Di balik kenakalannya, Gus Dur adalah anak yang sangat cerdas dan maniak membaca. Dalam bukunya “Gus Gerr: Bapak Pluralisme & Guru Bangsa,” M. Hamid mengisahkan tentang hobi membaca Gus Dur, mengutip dari buku “Beyond the Symbols: Jejak Antropologis Pemikiran dan Gerakan Gus Dur.” Nyai Solichah sering menegur Gus Dur agar tidak terlalu banyak membaca agar matanya tidak sakit. Namun, Gus Dur kecil sudah mulai memakai kacamata dan semakin dewasa, gangguan matanya semakin memburuk.
Gus Dur memanfaatkan perpustakaan pribadi ayahnya dan sering berkunjung ke perpustakaan umum di Jakarta. Ia sudah akrab dengan buku-buku serius, dari filsafat, cerita silat, sejarah, hingga sastra sejak usia dini. Saat di SMEP, ia sudah menguasai bahasa Inggris dan melahap buku-buku berbahasa Inggris seperti “Das Kapital” karya Karl Marx, buku filsafat Plato, Thales, serta karya sastra dari Ernest Hemingway, John Steinbeck, dan William Faulkner.

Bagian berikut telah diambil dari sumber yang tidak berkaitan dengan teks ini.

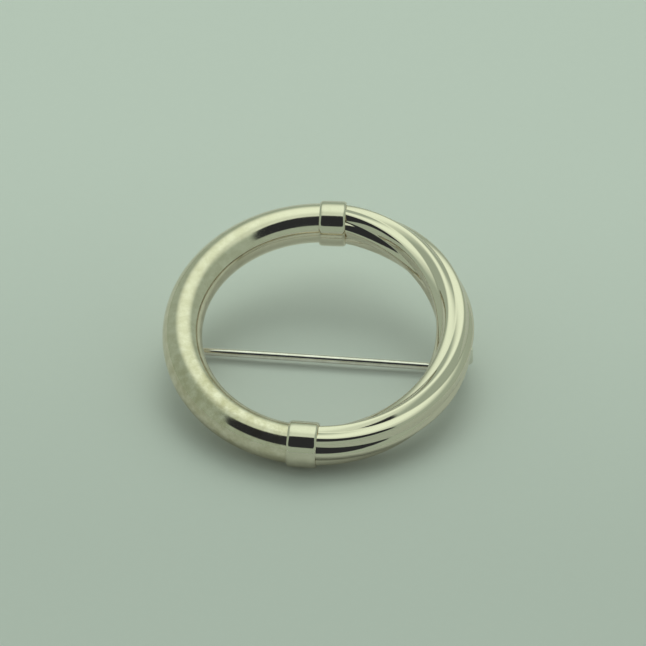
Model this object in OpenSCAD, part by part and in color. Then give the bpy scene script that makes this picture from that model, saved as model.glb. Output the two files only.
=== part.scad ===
// Fluted brooch. Sizes in mm, +Z up, lying on its back as it rests on a table.
// The ring is made flat, with its front up, and then tipped onto its three points of rest.

/* [Ring] */
// Width over the whole ring
ring_width = 38; // [30:0.5:50]
// Diameter of the plain tube
tube_diameter = 4.86; // [4:0.01:6.5]
// Wall of the plain tube
tube_wall = 0.45; // [0.35:0.05:0.8]
// How far round the fluted half reaches, clockwise from the top band, in degrees
fluted_reach = 180.7; // [170:0.2:190]

/* [Flutes] */
// Number of flutes around the tube
flute_count = 7; // [5:1:10]
// Diameter over the crests of the flutes, at both ends
crest_diameter = 4.88; // [3.9:0.01:6.4]
// How much slimmer the fluted tube is at its middle, as a share
flute_waist = 0.04; // [0:0.01:0.08]
// Radius of each flank of a flute
flank_radius = 2.46; // [1.6:0.01:4]
// How far the centre of a flank lies aside of the flute's middle, in degrees
flank_aside = 20; // [8:0.5:24]
// How far the ridge between two flanks is rounded
ridge_round = 0.37; // [0.05:0.01:0.4]
// Bore of the fluted tube
flute_bore = 3.4; // [2.6:0.05:3.8]
// Where the first valley starts at the top band, in degrees round the tube
valley_start = 8; // [0:1:51]
// Twist of the flutes from the top band to the bottom band, in degrees
twist_total = 147; // [0:1:240]
// How much quicker the twist starts than it ends
twist_ease = 0.32; // [0:0.01:0.6]

/* [Bands] */
// Width of the top band
top_band_width = 3.2; // [2:0.05:5]
// Width of the bottom band
bottom_band_width = 3.55; // [2:0.05:5]
// How far the middle of the top band lies clockwise of the joint in it, in degrees
top_band_turn = 0.4; // [-1:0.1:1]
// How far the top band sits out of line with the ring, in degrees
top_band_skew = 2.5; // [0:0.5:3]
// How far each band stands above the plain tube
band_rise = 0.38; // [0.2:0.01:0.6]
// Depth of the long chamfer at each end of a band, which is twice as long as deep
band_chamfer = 0.14; // [0.05:0.01:0.2]
// Gap between a band and the tube in it
band_gap = 0.05; // [0.02:0.01:0.1]
// Gap between the two halves inside each band
joint_gap = 0.12; // [0.05:0.01:0.3]

/* [Pin] */
// Diameter of the pin stem
pin_diameter = 0.96; // [0.7:0.02:1.2]
// How far the pin lies behind the middle plane of the ring
pin_depth = 5.6; // [4:0.1:6.5]
// Distance from the ring centre to the rivet
rivet_distance = 16.3; // [14:0.1:18]
// Distance from the ring centre to the point
point_distance = 17.8; // [17:0.1:18.5]
// Length of the taper to the point
point_taper = 4.4; // [2:0.1:8]
// Radius of the pin's eye
eye_radius = 0.78; // [0.7:0.01:1]
// Thickness of the pin's eye
eye_thickness = 0.8; // [0.7:0.05:1]

/* [Hinge] */
// Diameter of the rivet
rivet_diameter = 0.64; // [0.5:0.02:0.8]
// Running clearance of the rivet in the eye, all round
eye_clearance = 0.04; // [0.02:0.01:0.08]
// Thickness of each ear
ear_thickness = 0.45; // [0.4:0.05:0.8]
// Radius of each ear's rounded end
ear_radius = 0.8; // [0.7:0.01:1]
// Gap beside the eye, on each side
ear_gap = 0.07; // [0.04:0.01:0.15]

/* [Catch] */
// Length of the catch along the pin
catch_length = 2.6; // [2:0.1:4]
// Distance from the ring centre to the catch's inner end
catch_distance = 14.6; // [14:0.1:15.5]
// Width of the catch's mouth and bore
catch_mouth = 1.24; // [1.1:0.02:1.5]
// Width of the foot under the fluted tube
foot_width = 1.5; // [1.2:0.1:2.2]
// How far the foot's rounded end reaches from the ring centre
foot_reach = 18.8; // [17:0.1:19]
// How deep the foot reaches behind the middle plane
foot_depth = 3.8; // [3:0.1:4.2]

/* [Hidden] */
tube_r = tube_diameter / 2;
ring_r = ring_width / 2 - tube_r;
band_r = tube_r + band_rise;
joint_angle = joint_gap / ring_r * 90 / PI;
pin_r = pin_diameter / 2;
rivet_r = rivet_diameter / 2;
ear_inner = eye_thickness / 2 + ear_gap;
ear_half = ear_inner + ear_thickness;

// A flute has two flanks, each an arc. The flanks would meet in a ridge at ridge_r, which is rounded.
flute_angle = 360 / flute_count;
ridge_r = crest_diameter / 2 + ridge_round / 6;
flank_out = ridge_r - flank_radius * cos(flank_aside);
flank_side = flank_radius * sin(flank_aside);
flank_rest = pow(flank_radius, 2) - pow(flank_out, 2) - pow(flank_side, 2);

// The near band and the near corners of the ears touch the table together.
ear_depth = pin_depth + ear_radius;
rest_tilt = atan2(ear_depth, ring_r - ear_half)
    - asin(band_r / norm([ear_depth, ring_r - ear_half]));
rest_height = ring_r * sin(rest_tilt) + band_r;

// The catch reaches the table too, with the near edge of its mouth.
mouth_depth = ear_depth + (ear_half - catch_mouth / 2) * tan(rest_tilt);
catch_r = norm([catch_mouth / 2, mouth_depth - pin_depth]);

// Mesh of the fluted tube.
stations = 48;
points_per_flute = 8;
outer_points = flute_count * points_per_flute;
bore_points = outer_points / 2;
clear = 0.5;

// Angle of the first valley round the tube, at a share u of the way from top to bottom.
function valley(u) = valley_start + twist_total * (u + twist_ease * u * (1 - u));

// Outer radius of the fluted tube, at an angle from a valley.
function flute_surface(angle) =
    let (a = angle % flute_angle - flute_angle / 2, one = flank(a), other = flank(-a),
        near = max(1 - abs(one - other) / ridge_round, 0))
    min(one, other) - pow(near, 3) * ridge_round / 6;

// Radius of one flank alone, at an angle from the crest.
function flank(a) =
    let (along = flank_out * cos(a) + flank_side * sin(a))
    along + sqrt(pow(along, 2) + flank_rest);

// Point on the tube: turn is clockwise from the top band, angle is round the tube.
function on_tube(turn, angle, radius) =
    let (out = ring_r + radius * cos(angle))
    [out * sin(turn), out * cos(turn), radius * sin(angle)];

function station_turn(u) = joint_angle + u * (fluted_reach - 2 * joint_angle);

// Tip the flat ring onto its rest.
module at_rest() translate([0, 0, rest_height]) rotate([rest_tilt, 0, 0]) children();

// Part of a plain ring of tube, from one turn to another, clockwise from the top band.
module tube_arc(from, to, radius, bore)
    rotate([0, 0, 90 - to])
        rotate_extrude(angle = to - from, $fn = 96)
            translate([ring_r, 0])
                difference() {
                    circle(r = radius, $fn = 64);
                    if (bore > 0) circle(r = bore, $fn = 64);
                }

module fluted_tube() {
    outer = [for (j = [0:stations], i = [0:outer_points - 1])
        let (u = j / stations, a = i * 360 / outer_points)
        on_tube(station_turn(u), valley(u) + a, flute_surface(a) * (1 - flute_waist * 4 * u * (1 - u)))];
    bore = [for (j = [0:stations], i = [0:bore_points - 1])
        let (u = j / stations, a = i * 360 / bore_points)
        on_tube(station_turn(u), valley(u) + a, flute_bore / 2)];
    first = len(outer);
    function o(j, i) = j * outer_points + i % outer_points;
    function b(j, i) = first + j * bore_points + i % bore_points;
    skin = [for (j = [0:stations - 1], i = [0:outer_points - 1])
        each [[o(j, i), o(j + 1, i), o(j + 1, i + 1)], [o(j, i), o(j + 1, i + 1), o(j, i + 1)]]];
    inside = [for (j = [0:stations - 1], i = [0:bore_points - 1])
        each [[b(j, i), b(j + 1, i + 1), b(j + 1, i)], [b(j, i), b(j, i + 1), b(j + 1, i + 1)]]];
    start = [for (i = [0:bore_points - 1])
        each [[o(0, 2 * i), o(0, 2 * i + 1), b(0, i)], [o(0, 2 * i + 1), b(0, i + 1), b(0, i)],
            [o(0, 2 * i + 1), o(0, 2 * i + 2), b(0, i + 1)]]];
    last = stations;
    end = [for (i = [0:bore_points - 1])
        each [[o(last, 2 * i + 1), o(last, 2 * i), b(last, i)],
            [b(last, i + 1), o(last, 2 * i + 1), b(last, i)],
            [o(last, 2 * i + 2), o(last, 2 * i + 1), b(last, i + 1)]]];
    polyhedron(concat(outer, bore), concat(skin, inside, start, end), convexity = 6);
}

// Place a piece on the pin's line, at a distance from the ring centre.
module on_pin_line(x) translate([x, 0, -pin_depth]) children();

// A round piece across the pin, about the rivet's line.
module across(radius, width, sides)
    on_pin_line(-rivet_distance) rotate([90, 0, 0])
        cylinder(r = radius, h = width, center = true, $fn = sides);

module hinge_body() {
    saddle_top = 2.1;
    saddle_depth = 3.4;
    difference() {
        union() {
            for (side = [-1, 1])
                translate([0, side * (ear_inner + ear_thickness / 2), 0]) {
                    across(ear_radius, ear_thickness, 48);
                    translate([-rivet_distance - ear_radius, -ear_thickness / 2, -pin_depth])
                        cube([2 * ear_radius, ear_thickness, pin_depth - saddle_top]);
                }
            translate([-rivet_distance - 1.3, -ear_half, -saddle_depth])
                cube([2.4, 2 * ear_half, saddle_depth - saddle_top]);
        }
        across(rivet_r + 0.02, 2 * ear_half + clear, 32);
    }
}

module catch_body() {
    neck = 0.9;
    seat_r = 2.02;  // the foot is cut to this radius, a little inside the valleys of the flutes
    foot_flat = foot_reach - foot_width / 2;
    difference() {
        union() {
            translate([catch_distance, -foot_width / 2, -foot_depth])
                cube([foot_flat - catch_distance, foot_width, foot_depth]);
            translate([foot_flat, 0, -foot_depth])
                cylinder(r = foot_width / 2, h = foot_depth, $fn = 32);
            translate([catch_distance, -neck / 2, -pin_depth])
                cube([catch_length, neck, pin_depth - foot_depth + 0.2]);
            on_pin_line(catch_distance) rotate([0, 90, 0])
                cylinder(r = catch_r, h = catch_length, $fn = 48);
        }
        tube_arc(80, 100, seat_r, 0);
        on_pin_line(catch_distance - clear) rotate([0, 90, 0])
            cylinder(r = catch_mouth / 2, h = catch_length + 2 * clear, $fn = 32);
        translate([catch_distance - clear, -catch_mouth / 2, -pin_depth - 2])
            cube([catch_length + 2 * clear, catch_mouth, 2]);
    }
}

module plain_half() color([0.86, 0.86, 0.8]) at_rest() {
    tube_arc(fluted_reach + joint_angle, 360 - joint_angle, tube_r, tube_r - tube_wall);
    hinge_body();
}

module fluted_half() color([0.84, 0.85, 0.8]) at_rest() {
    fluted_tube();
    catch_body();
}

// A straight collar on the ring, with a bore that follows the ring.
module band(turn, width, skew) {
    past = 10;
    inset = pow(width / 2, 2) / ring_r / 4;  // the ring bends away from a straight line by twice this
    difference() {
        rotate([0, 0, -turn]) translate([0, ring_r - inset, 0]) rotate([0, 0, skew]) rotate([0, 90, 0])
            collar(band_r, width / 2, band_chamfer);
        tube_arc(turn - past, turn + past, tube_r + band_gap, 0);
    }
}

module collar(radius, half, edge)
    rotate_extrude($fn = 96)
        polygon([[0, -half], [radius - edge, -half], [radius, 2 * edge - half],
            [radius, half - 2 * edge], [radius - edge, half], [0, half]]);

module top_band() color([0.9, 0.9, 0.84]) at_rest() band(top_band_turn, top_band_width, top_band_skew);

module bottom_band() color([0.9, 0.9, 0.84]) at_rest() band(fluted_reach, bottom_band_width, 0);

module hinge_rivet() color([0.8, 0.8, 0.78]) at_rest() {
    head = 0.2;
    across(rivet_r, 2 * ear_half + 0.3, 32);
    for (side = [-1, 1])
        translate([0, side * (ear_half + 0.04 + head / 2), 0]) across(rivet_r + 0.18, head, 32);
}

module pin_stem() color([0.82, 0.83, 0.8]) at_rest() {
    root = ear_radius + 0.06;
    straight = rivet_distance + point_distance - point_taper;
    difference() {
        union() {
            across(eye_radius, eye_thickness, 48);
            on_pin_line(-rivet_distance) rotate([0, 90, 0]) rotate([0, 0, 22.5])
                cylinder(d = eye_thickness / cos(22.5), h = root + 0.2, $fn = 8);
            on_pin_line(root - rivet_distance) rotate([0, 90, 0])
                cylinder(r = pin_r, h = straight - root, $fn = 32);
            on_pin_line(straight - rivet_distance) rotate([0, 90, 0])
                cylinder(r1 = pin_r, r2 = 0.1, h = point_taper, $fn = 32);
        }
        across(rivet_r + eye_clearance, eye_thickness + clear, 32);
    }
}

plain_half();
fluted_half();
top_band();
bottom_band();
hinge_rivet();
pin_stem();
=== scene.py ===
import math

import bmesh
import bpy
from mathutils import Matrix, Vector


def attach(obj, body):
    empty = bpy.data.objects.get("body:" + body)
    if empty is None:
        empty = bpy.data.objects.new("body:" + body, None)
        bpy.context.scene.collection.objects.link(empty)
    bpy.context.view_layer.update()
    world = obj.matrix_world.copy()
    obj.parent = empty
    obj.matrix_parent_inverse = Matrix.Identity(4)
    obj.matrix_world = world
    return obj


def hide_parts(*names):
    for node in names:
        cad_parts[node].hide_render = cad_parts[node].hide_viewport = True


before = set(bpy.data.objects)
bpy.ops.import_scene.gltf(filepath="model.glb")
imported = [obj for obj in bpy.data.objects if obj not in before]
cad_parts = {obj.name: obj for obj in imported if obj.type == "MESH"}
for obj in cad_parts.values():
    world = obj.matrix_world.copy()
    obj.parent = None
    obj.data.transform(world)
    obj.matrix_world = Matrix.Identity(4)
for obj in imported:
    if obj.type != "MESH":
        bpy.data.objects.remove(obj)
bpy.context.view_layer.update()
scene = bpy.context.scene
print("frame loaded:", ", ".join(sorted(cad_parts)))

# Sizes of the ring in mm, as in the part's source. The ring is made flat, with its front up,
# and then leaned onto its points of rest.
mm = 0.001
ring = {
    "width": 38.0,
    "tube": 4.86,
    "flutedReach": 180.7,  # degrees clockwise from the top joint
    "bandRise": 0.38,
    "bandGap": 0.05,
    "jointGap": 0.12,
    "pinDepth": 5.6,
    "earRadius": 0.8,
    "earHalf": 0.92,  # from the pin's line to the outer face of an ear
}
tubeRadius = ring["tube"] / 2
ringRadius = ring["width"] / 2 - tubeRadius
bandRadius = tubeRadius + ring["bandRise"]
jointTurn = math.degrees(ring["jointGap"] / 2 / ringRadius)
restDepth = ring["pinDepth"] + ring["earRadius"]
restReach = ringRadius - ring["earHalf"]
restLean = math.atan2(restDepth, restReach) - math.asin(bandRadius / math.hypot(restDepth, restReach))
restLift = ringRadius * math.sin(restLean) + bandRadius
restMatrix = (
    Matrix.Translation((0, 0, restLift * mm))
    @ Matrix.Rotation(restLean, 4, "X")
    @ Matrix.Scale(mm, 4)
)


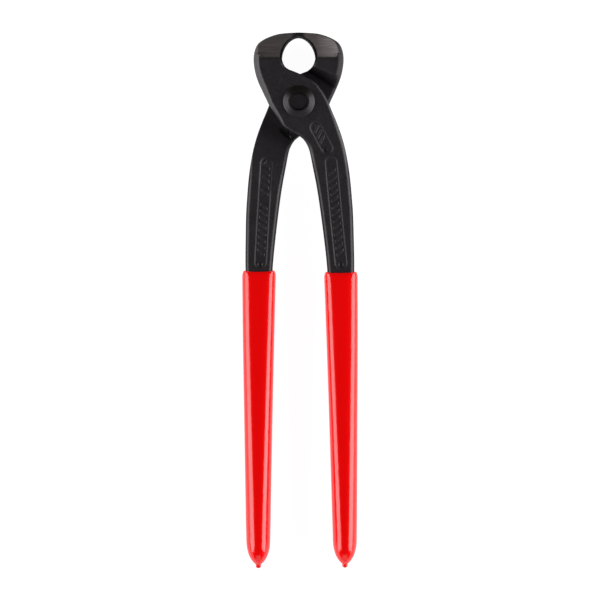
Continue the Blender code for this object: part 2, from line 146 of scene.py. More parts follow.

Kecerdasan dan pikiran kritisnya membuat Gus Dur tumbuh menjadi pribadi yang penuh semangat dalam mendobrak tatanan. Pada masa Orde Baru, Gus Dur menjadi orang yang ditakuti oleh rezim karena keberaniannya dalam menyuarakan kebenaran. Hingga masa reformasi, Gus Dur tetap melawan arus, termasuk saat menjabat sebagai presiden. Ia sering mengganti pejabat, berkonflik dengan Polri, memunculkan wacana dekrit membubarkan DPR, hingga akhirnya dimakzulkan dari kursi presiden.